● **Problem description**
Write the material out again exactly as it stands.

● **Supplied information**
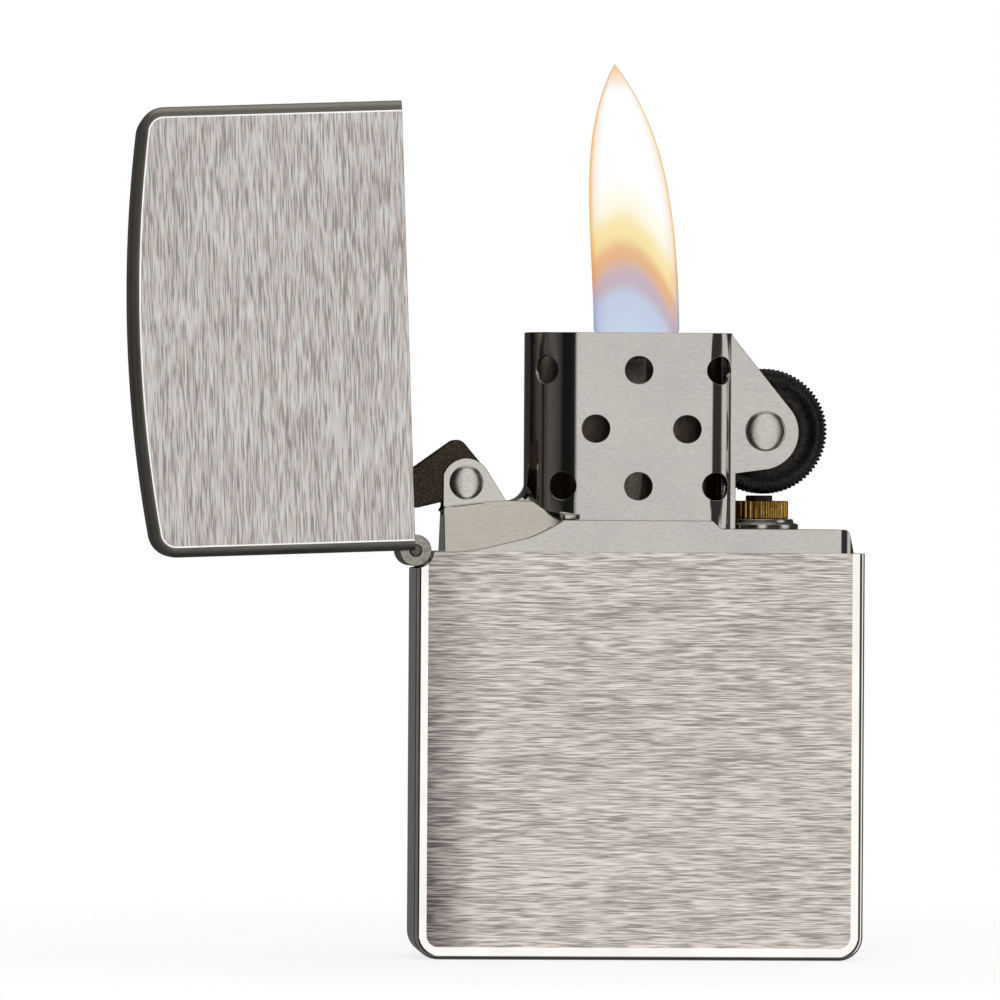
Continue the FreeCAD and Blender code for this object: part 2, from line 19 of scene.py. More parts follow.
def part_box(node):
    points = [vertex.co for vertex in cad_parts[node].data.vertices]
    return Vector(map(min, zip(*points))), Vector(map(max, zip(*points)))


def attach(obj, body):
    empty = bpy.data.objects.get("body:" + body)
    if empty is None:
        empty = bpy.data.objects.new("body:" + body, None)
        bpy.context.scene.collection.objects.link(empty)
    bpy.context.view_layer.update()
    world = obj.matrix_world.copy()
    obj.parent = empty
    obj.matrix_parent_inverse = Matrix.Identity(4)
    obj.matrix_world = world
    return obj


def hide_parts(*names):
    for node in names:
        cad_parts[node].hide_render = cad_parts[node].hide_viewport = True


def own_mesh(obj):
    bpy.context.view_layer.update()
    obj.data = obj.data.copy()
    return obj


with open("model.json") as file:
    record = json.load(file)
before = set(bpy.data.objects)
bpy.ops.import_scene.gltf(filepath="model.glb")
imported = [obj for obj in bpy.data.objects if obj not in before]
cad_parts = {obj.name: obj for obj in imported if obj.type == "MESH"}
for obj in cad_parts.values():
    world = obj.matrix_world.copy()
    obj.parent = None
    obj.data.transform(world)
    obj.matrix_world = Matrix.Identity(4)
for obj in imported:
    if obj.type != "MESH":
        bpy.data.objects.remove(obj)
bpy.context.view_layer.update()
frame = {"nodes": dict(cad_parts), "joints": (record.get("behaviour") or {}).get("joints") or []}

● **Complete response**
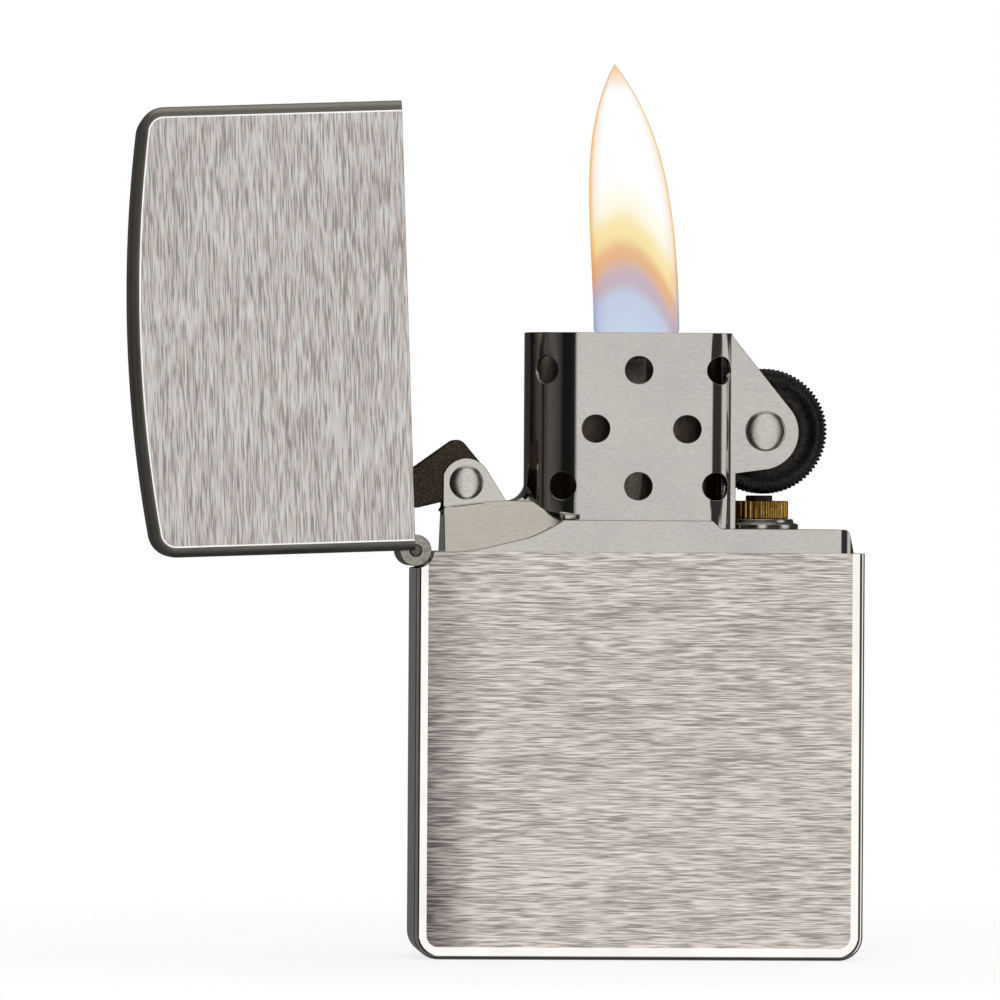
Continue the FreeCAD and Blender code for this object: part 2, from line 19 of scene.py. More parts follow.
def part_box(node):
    points = [vertex.co for vertex in cad_parts[node].data.vertices]
    return Vector(map(min, zip(*points))), Vector(map(max, zip(*points)))


def attach(obj, body):
    empty = bpy.data.objects.get("body:" + body)
    if empty is None:
        empty = bpy.data.objects.new("body:" + body, None)
        bpy.context.scene.collection.objects.link(empty)
    bpy.context.view_layer.update()
    world = obj.matrix_world.copy()
    obj.parent = empty
    obj.matrix_parent_inverse = Matrix.Identity(4)
    obj.matrix_world = world
    return obj


def hide_parts(*names):
    for node in names:
        cad_parts[node].hide_render = cad_parts[node].hide_viewport = True


def own_mesh(obj):
    bpy.context.view_layer.update()
    obj.data = obj.data.copy()
    return obj


with open("model.json") as file:
    record = json.load(file)
before = set(bpy.data.objects)
bpy.ops.import_scene.gltf(filepath="model.glb")
imported = [obj for obj in bpy.data.objects if obj not in before]
cad_parts = {obj.name: obj for obj in imported if obj.type == "MESH"}
for obj in cad_parts.values():
    world = obj.matrix_world.copy()
    obj.parent = None
    obj.data.transform(world)
    obj.matrix_world = Matrix.Identity(4)
for obj in imported:
    if obj.type != "MESH":
        bpy.data.objects.remove(obj)
bpy.context.view_layer.update()
frame = {"nodes": dict(cad_parts), "joints": (record.get("behaviour") or {}).get("joints") or []}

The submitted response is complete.